Perceptor notes however, that some of these abuses are taking place in the area covered by the constituency of Senator Eme Ufot Ekaette, MFR, Chair of the Senate Committee on Women Affairs, Social Welfare & Youth Development. It will be recalled that this disaster of an ‘elected representative’, whose sterling qualities seem to have become apparent only when viewed through the prism of the position that her husband occupied as the former Secretary to the Federal Government, devoted (and continues to devote) a great deal of time to trying to enact legislation that will allow policemen to assault women on the streets of Nigeria. This is only one of the aspects of this issue that raises some questions:

    1. Why did the Distinguished Senator consider the question of how people choose to dress in a tropical country like Nigeria more important than addressing the nightmare taking place on her own doorstep?
    Perceptor recognises that there isn’t really any acceptable answer to this. The problem of the children being abused because of false accusations of witchcraft was actually raised by many who could not understand the Distinguished Senator’s preoccupation with how people dress when there were such terrible crimes against humanity being committed against the young and defenceless. It couldn’t be that the Distinguished Senator didn’t bother herself with those victims because they were too young to vote could it? Perceptor notices that in defending her ridiculous Bill for an Act to Prohibit and Punish Public Nudity, Sexual Intimidation and Other related offences in Nigeria, the Distinguished Senator claimed “our children need this law” and that “generations yet unborn” would thank the Senate if it passed her nonsensical bill. What Perceptor cannot understand is why the Distinguished Senator was allowed to retain her position as Chairman of the Senate Committee on Women Affairs, Social Welfare & Youth Development then, or why she is allowed to retain it now.

    2. In view of the premise of the Distinguished Senator’s Public Nudity Bill, that it is the victims of crimes who are to blame, should we be surprised that she didn’t consider that anything needed to be done about the ‘winch’ children?
    The premise of the Public Nudity Bill is that the person who gets assaulted or raped is the one at fault because of their mode of dressing. Indeed, in opening the debate on the legislative idiocy, the Distinguished Senator complained:
    Some of us who were Lectures know how many times we have been SEXUALLY SEDUCED BY OUR STUDENTS and MADE TO rubbish our hard earned reputations. (Emphasis added by Perceptor).
   
      The Distinguished Senator’s language suggests that in her view, the perpetrator of the crime doesn’t have any choice about committing the crime, that he (or she) is ‘made to’ commit it by the victim. So it isn’t really surprising that the Distinguished Senator wasn’t that bothered about children accused of being witches. It wouldn’t occur to her that the people accusing them of being witches are the ones who need the attention of the criminal law, just as it didn’t occur to her that the ‘sexually seduced’ lecturers needed the attention of the criminal law. It’s the same thinking that allows the Akwa Ibom State Government to think that the problem is addressed by locking up the accused and maltreated children, under guise of ‘protective custody’, while the Witchfinders-General of Akwa Ibom State walk free, and profit mightily from their crimes. Perceptor recommends a closer study of the Distinguished Senator’s introduction of her ridiculous legislation. It is a study in illiteracy and superstition, which justifies all manner of idiocy under the laughable excuse that Nigeria is a nation ‘Under God’.

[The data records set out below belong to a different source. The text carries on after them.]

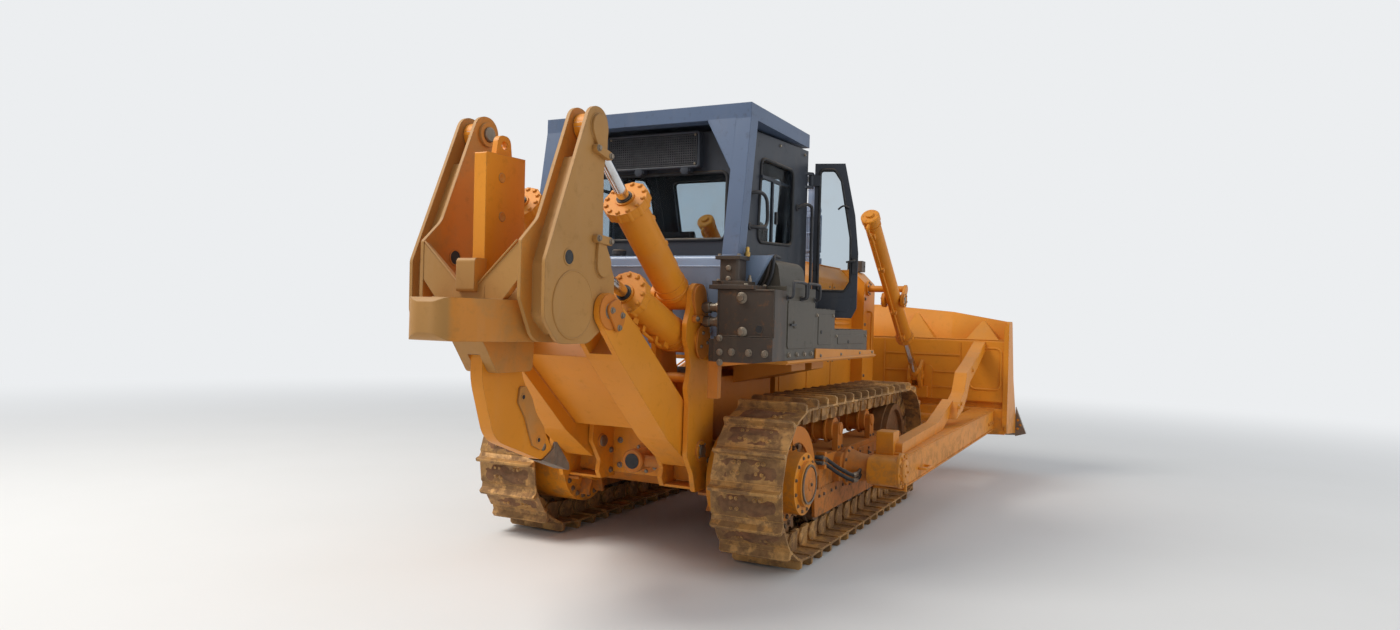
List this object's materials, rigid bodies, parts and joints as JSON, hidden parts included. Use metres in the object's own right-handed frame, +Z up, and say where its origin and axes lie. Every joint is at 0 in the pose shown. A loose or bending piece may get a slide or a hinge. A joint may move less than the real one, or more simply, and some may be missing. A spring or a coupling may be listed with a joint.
{
  "type": "crawler bulldozer",
  "caption": "Crawler bulldozer with a semi-U blade on push arms, a cab under a roll-over frame and a raised parallelogram ripper behind.",
  "frame": {"origin": "on the ground under the middle of the whole machine's length and width", "axes": "+X forward to the blade, +Y to the machine's left, +Z up"},
  "size_m": [8.65, 4.42, 3.49],
  "materials": {
    "body_paint": "gloss, dusty",
    "frame_paint": "dusty",
    "carrier_paint": "dusty",
    "rops_paint": "satin",
    "cab_paint": "satin",
    "dark_paint": "satin",
    "box_paint": "dusty",
    "fender_paint": "dusty",
    "tank_paint": "satin",
    "exhaust_steel": "weathered",
    "engine_iron": "rough",
    "glass": "clear",
    "seat_fabric": "matte",
    "console_plastic": "matte",
    "track_steel": "worn, muddy",
    "sprocket_steel": "worn",
    "roller_steel": "oily",
    "edge_steel": "worn",
    "rod_chrome": "polished",
    "pin_steel": "oiled"
  },
  "bodies": {
    "machine": {"main_frame": "frame_paint", "engine": "engine_iron", "hood": "body_paint", "radiator_guard": "body_paint", "exhaust_stack": "exhaust_steel", "air_cleaner": "dark_paint", "platform": "fender_paint", "side_boxes": "box_paint", "step_boxes": "box_paint", "rops_brackets": "dark_paint", "fuel_tank": "tank_paint", "cab": "cab_paint", "cab_glass": "glass", "rops": "rops_paint", "seat": "seat_fabric", "console": "console_plastic", "work_lamps": "dark_paint", "track_left": "track_steel", "track_right": "track_steel", "sprockets": "sprocket_steel", "final_drives": "body_paint", "track_frames": "frame_paint", "track_rollers": "roller_steel", "carrier_rollers": "frame_paint", "idlers": "sprocket_steel", "equalizer_bar": "frame_paint", "cylinder_yokes": "body_paint", "ripper_mount": "body_paint"},
    "blade_assembly": {"push_arms": "body_paint", "blade": "body_paint", "cutting_edge": "edge_steel", "blade_braces": "body_paint", "stabilizers": "body_paint"},
    "blade_lift_barrel_left": {"blade_lift_barrel_left": "body_paint"},
    "blade_lift_barrel_right": {"blade_lift_barrel_right": "body_paint"},
    "blade_lift_rod_left": {"blade_lift_rod_left": "rod_chrome"},
    "blade_lift_rod_right": {"blade_lift_rod_right": "rod_chrome"},
    "ripper_arm_frame": {"ripper_arms": "body_paint"},
    "ripper_pins": {"ripper_pins": "pin_steel"},
    "ripper_head": {"ripper_carrier": "carrier_paint", "ripper_shank": "body_paint", "ripper_tip": "edge_steel"},
    "door_left": {"door_left": "cab_paint", "door_glass_left": "glass"},
    "door_right": {"door_right": "cab_paint", "door_glass_right": "glass"},
    "ripper_lift_barrel_left": {"ripper_lift_barrel_left": "body_paint"},
    "ripper_lift_barrel_right": {"ripper_lift_barrel_right": "body_paint"},
    "ripper_lift_rod_left": {"ripper_lift_rod_left": "rod_chrome"},
    "ripper_lift_rod_right": {"ripper_lift_rod_right": "rod_chrome"},
    "ripper_tilt_barrel_left": {"ripper_tilt_barrel_left": "body_paint"},
    "ripper_tilt_barrel_right": {"ripper_tilt_barrel_right": "body_paint"},
    "ripper_tilt_rod_left": {"ripper_tilt_rod_left": "rod_chrome"},
    "ripper_tilt_rod_right": {"ripper_tilt_rod_right": "rod_chrome"}
  },
  "joints": [
    {"name": "blade_lift", "type": "hinge", "parent": "machine", "child": "blade_assembly", "pos_m": [-0.515, 0, 0.62], "axis": [0, -1, 0], "range_deg": [-13, 10.5]},
    {"name": "blade_lift_barrel_left_turn", "type": "hinge", "parent": "machine", "child": "blade_lift_barrel_left", "pos_m": [2.155, 0.965, 2.143], "axis": [0, -1, 0], "range_deg": [-22, 17.86]},
    {"name": "blade_lift_rod_left_slide", "type": "slide", "parent": "blade_lift_barrel_left", "child": "blade_lift_rod_left", "axis": [0.7867, 0, -0.6173], "range_m": [-0.50807, 0.62856]},
    {"name": "blade_lift_barrel_right_turn", "type": "hinge", "parent": "machine", "child": "blade_lift_barrel_right", "pos_m": [2.155, -0.965, 2.143], "axis": [0, -1, 0], "range_deg": [-22, 17.86]},
    {"name": "blade_lift_rod_right_slide", "type": "slide", "parent": "blade_lift_barrel_right", "child": "blade_lift_rod_right", "axis": [0.7867, 0, -0.6173], "range_m": [-0.50807, 0.62856]},
    {"name": "ripper_lift", "type": "hinge", "parent": "machine", "child": "ripper_arm_frame", "pos_m": [-2.055, 0, 0.87], "axis": [0, -1, 0], "range_deg": [0, 66]},
    {"name": "ripper_pins_turn", "type": "hinge", "parent": "ripper_arm_frame", "child": "ripper_pins", "pos_m": [-3.305, 0, 1.895], "axis": [0, -1, 0], "range_deg": [-67, 1]},
    {"name": "ripper_tilt", "type": "hinge", "parent": "ripper_pins", "child": "ripper_head", "pos_m": [-3.305, 0, 1.895], "axis": [0, -1, 0], "range_deg": [-12, 12]},
    {"name": "ripper_lift_barrel_left_turn", "type": "hinge", "parent": "machine", "child": "ripper_lift_barrel_left", "pos_m": [-2.105, 0.44, 1.7], "axis": [0, -1, 0], "range_deg": [-1, 64.12]},
    {"name": "ripper_lift_rod_left_slide", "type": "slide", "parent": "ripper_lift_barrel_left", "child": "ripper_lift_rod_left", "axis": [-0.9303, 0, 0.3668], "range_m": [-0.002, 0.58518]},
    {"name": "ripper_tilt_barrel_left_turn", "type": "hinge", "parent": "machine", "child": "ripper_tilt_barrel_left", "pos_m": [-2.175, 0.44, 2.02], "axis": [0, -1, 0], "range_deg": [-1, 67]},
    {"name": "ripper_tilt_rod_left_slide", "type": "slide", "parent": "ripper_tilt_barrel_left", "child": "ripper_tilt_rod_left", "axis": [-0.7733, 0, 0.6341], "range_m": [-0.172, 0.172]},
    {"name": "ripper_lift_barrel_right_turn", "type": "hinge", "parent": "machine", "child": "ripper_lift_barrel_right", "pos_m": [-2.105, -0.44, 1.7], "axis": [0, -1, 0], "range_deg": [-1, 64.12]},
    {"name": "ripper_lift_rod_right_slide", "type": "slide", "parent": "ripper_lift_barrel_right", "child": "ripper_lift_rod_right", "axis": [-0.9303, 0, 0.3668], "range_m": [-0.002, 0.58518]},
    {"name": "ripper_tilt_barrel_right_turn", "type": "hinge", "parent": "machine", "child": "ripper_tilt_barrel_right", "pos_m": [-2.175, -0.44, 2.02], "axis": [0, -1, 0], "range_deg": [-1, 67]},
    {"name": "ripper_tilt_rod_right_slide", "type": "slide", "parent": "ripper_tilt_barrel_right", "child": "ripper_tilt_rod_right", "axis": [-0.7733, 0, 0.6341], "range_m": [-0.172, 0.172]},
    {"name": "door_left_swing", "type": "hinge", "parent": "machine", "child": "door_left", "pos_m": [-0.72352, 0.95372, 2.5], "axis": [0, 0, 1], "range_deg": [0, 117]},
    {"name": "door_right_swing", "type": "hinge", "parent": "machine", "child": "door_right", "pos_m": [-0.72352, -0.95372, 2.5], "axis": [0, 0, 1], "range_deg": [0, 117]}
  ],
  "couplings": [
    {"joint": "blade_lift_barrel_left_turn", "follows": "blade_lift", "ratio": 1.6538},
    {"joint": "blade_lift_rod_left_slide", "follows": "blade_lift", "m_per_rad": -2.7615},
    {"joint": "blade_lift_barrel_right_turn", "follows": "blade_lift", "ratio": 1.6538},
    {"joint": "blade_lift_rod_right_slide", "follows": "blade_lift", "m_per_rad": -2.7615},
    {"joint": "ripper_pins_turn", "follows": "ripper_lift", "ratio": -1},
    {"joint": "ripper_lift_barrel_left_turn", "follows": "ripper_lift", "ratio": 0.95637},
    {"joint": "ripper_lift_rod_left_slide", "follows": "ripper_lift", "m_per_rad": 0.50627},
    {"joint": "ripper_tilt_barrel_left_turn", "follows": "ripper_lift", "ratio": 1},
    {"joint": "ripper_tilt_rod_left_slide", "follows": "ripper_tilt", "m_per_rad": 0.81168},
    {"joint": "ripper_lift_barrel_right_turn", "follows": "ripper_lift", "ratio": 0.95637},
    {"joint": "ripper_lift_rod_right_slide", "follows": "ripper_lift", "m_per_rad": 0.50627},
    {"joint": "ripper_tilt_barrel_right_turn", "follows": "ripper_lift", "ratio": 1},
    {"joint": "ripper_tilt_rod_right_slide", "follows": "ripper_tilt", "m_per_rad": 0.81168}
  ]
}
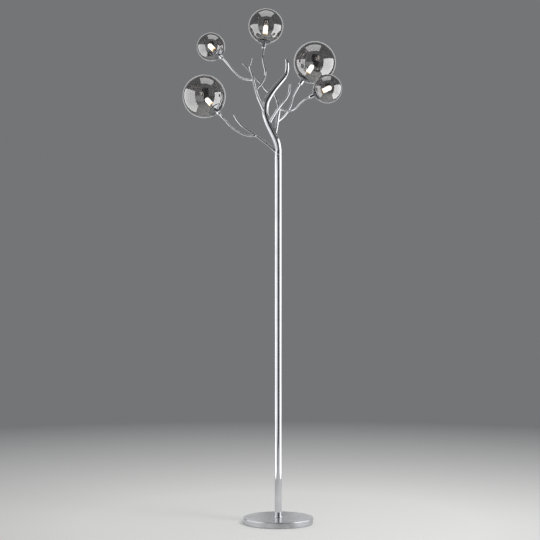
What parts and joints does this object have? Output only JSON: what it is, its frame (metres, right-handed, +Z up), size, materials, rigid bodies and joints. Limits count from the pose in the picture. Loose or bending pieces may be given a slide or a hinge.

The Meaning of Words … SHRINE
At the grotesque display of opulence and plenty in the midst of the near collapse of the nation’s infrastructure that took place last week while the Peoples Democratic Party appropriated large quantities of the nation’s patrimony to build itself a national headquarters, President Umaru Yar’Adua declared that the new building would not only dominate the skies of Abuja, but that it would become a “shrine” for democracy in Nigeria. Well, it is true that a shrine might simply be a place that is holy or sacred. But if you build a shrine for something, it’s usually dead. Perceptor dares say that if the PDP erects a monstrosity as a tribute to its own vanity and determination to crush all opposition for the next sixty years, well it may as well indeed be a shrine for democracy. A shrine for something dead.

A Second Chance
The Human Rights community and several commentators are up in arms at the selection by UN Secretary-General Ban Ki Moon of our former President, Olusegun Obasanjo, as his special envoy to make peace in the Democratic Republic of Congo. They complain that Obasanjo’s record in Nigeria makes him unsuitable for such a position. Perceptor does not agree with this position. Perceptor however, thinks that Obasanjo is exactly the right person for the job. A poacher turned gamekeeper is always better at preserving the pheasants! OBJ’s greatest sin in Nigeria was not that he did not know what was right. It was that he knew what was right, but did exactly the opposite at home. Also, OBJ has the right character for the job. He knows how to joke, bully, puncture false pretences and knock heads together. It is instructive that he went first to Angola, which was about sending troops to the DRC, thereby threatening an escalation and wider regionalisation of the conflict in eastern DRC. No doubt he went to call in some debts from those days in the 1970s, when Nigeria’s military dictators weighed in decisively on the side of the MPLA against UNITA. A major street in Luanda, the Angolan capital, is named after Murtala Mohammed in recognition of this role.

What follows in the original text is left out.